THE FORMER editor of The Sun newspaper Kelvin MacKenzie has reportedly instructed his lawyers to seek an apology from South Yorkshire Police over his ‘personal vilification’ following paper’s coverage of the Hillsborough disaster.
Mr MacKenzie apologised earlier this month after the Hillsborough Independent Panel found there was no evidence to verify ‘the serious allegations of exceptional levels of drunkenness, ticketlessness or violence among Liverpool fans’during the disaster.
The Sun’s front page, published on April 19 1989, was headlined THE TRUTH and based on copy supplied by White’s News Agency in Sheffield.

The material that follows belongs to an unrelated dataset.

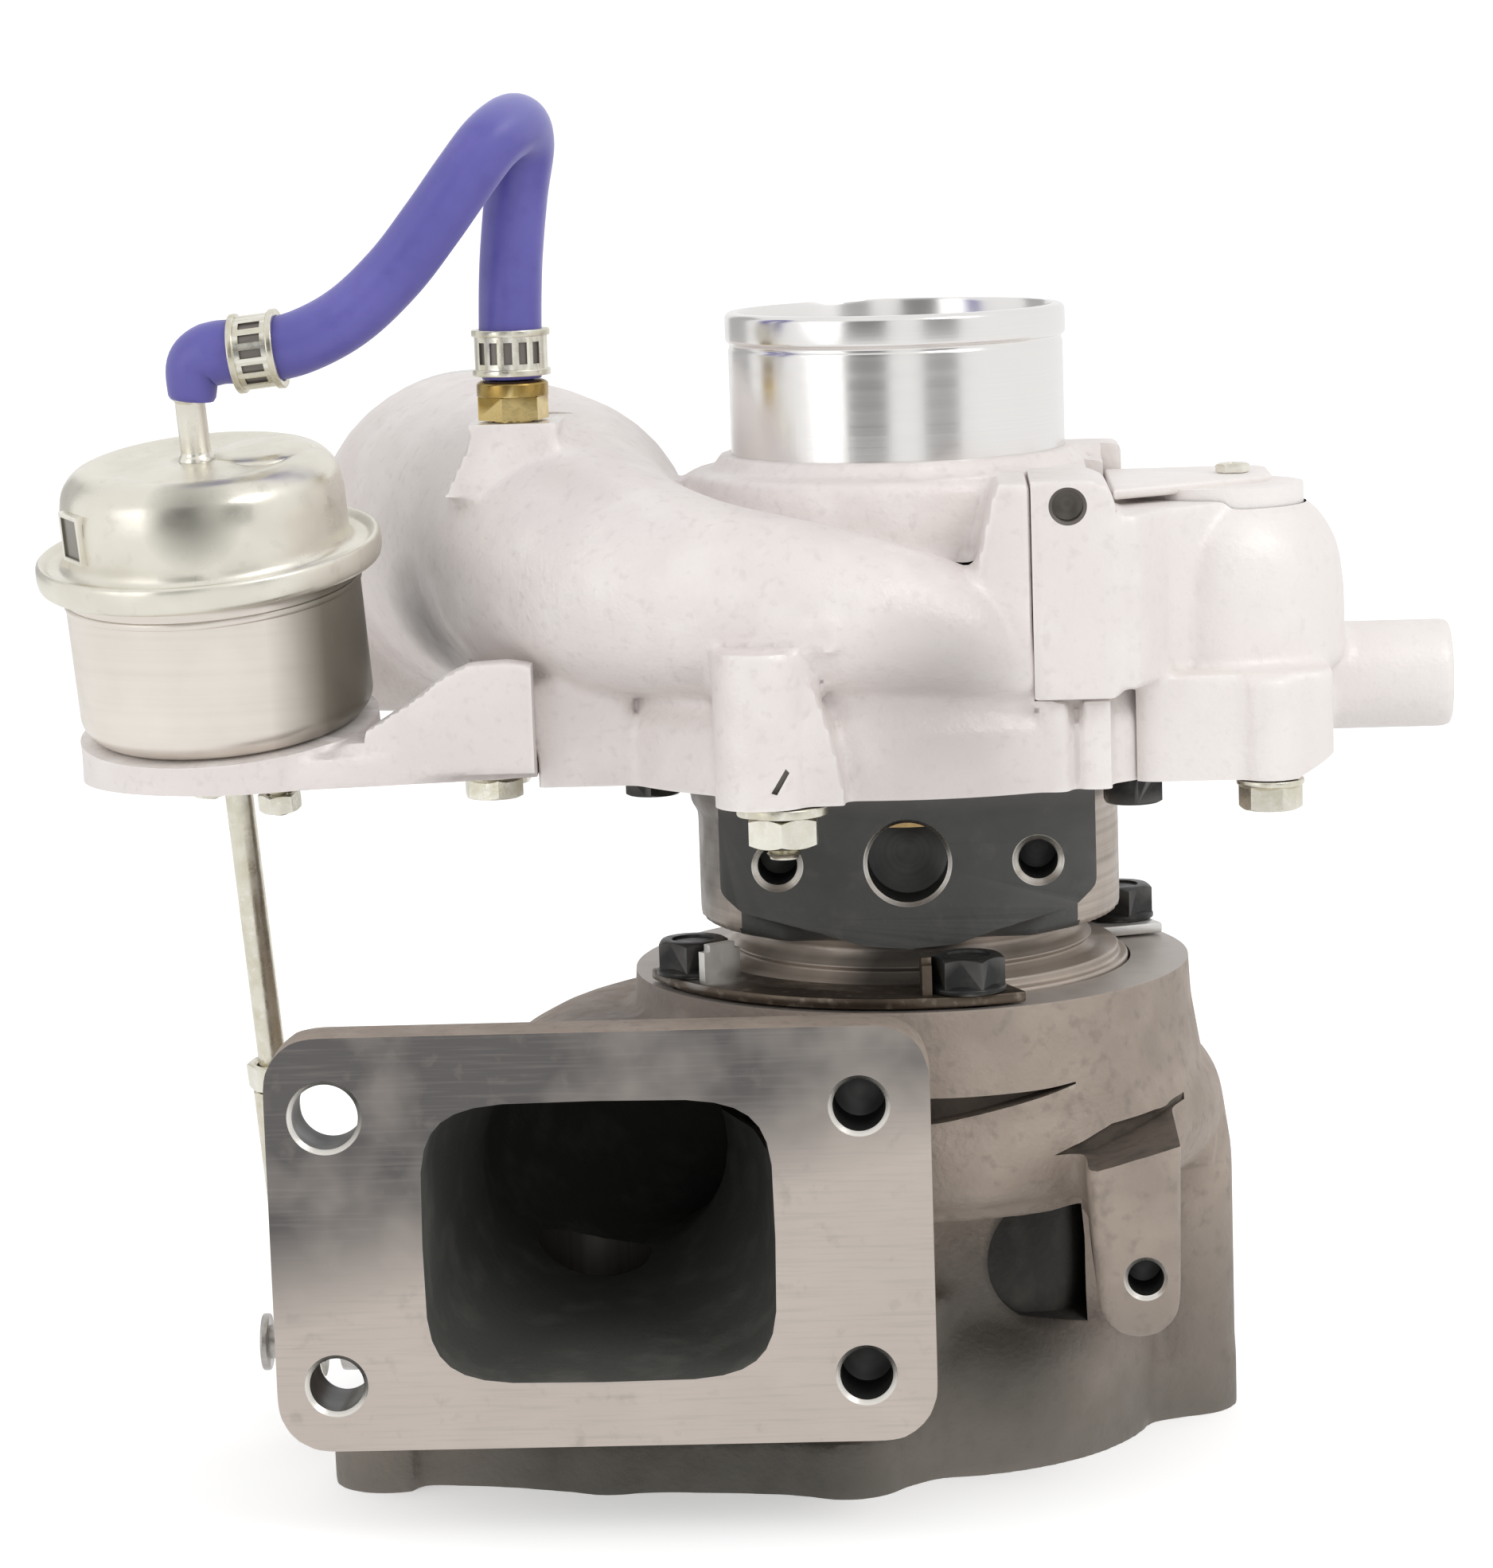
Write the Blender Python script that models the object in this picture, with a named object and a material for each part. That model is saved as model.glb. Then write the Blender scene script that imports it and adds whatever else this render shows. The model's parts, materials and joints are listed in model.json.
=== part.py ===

Reporters had based their story on interviews with unnamed police sources, local Conservative MP Irvine Patnick and South Yorkshire Police Federation spokesperson Paul Middup.
They claimed Liverpool fans had assaulted and urinated on police officers who were resuscitating the dying, stolen from the dead and sexually abused an unconscious young woman. It led to a boycott of the Sun newspaper in Liverpool which continues to this day.
Today the former Sun editor, writing in The Spectator, said he had been subjected to years of vilification, saying: “The people who have got away scot-free are South Yorkshire Police.”
He is seeking recompense for ‘the lies their officers told’.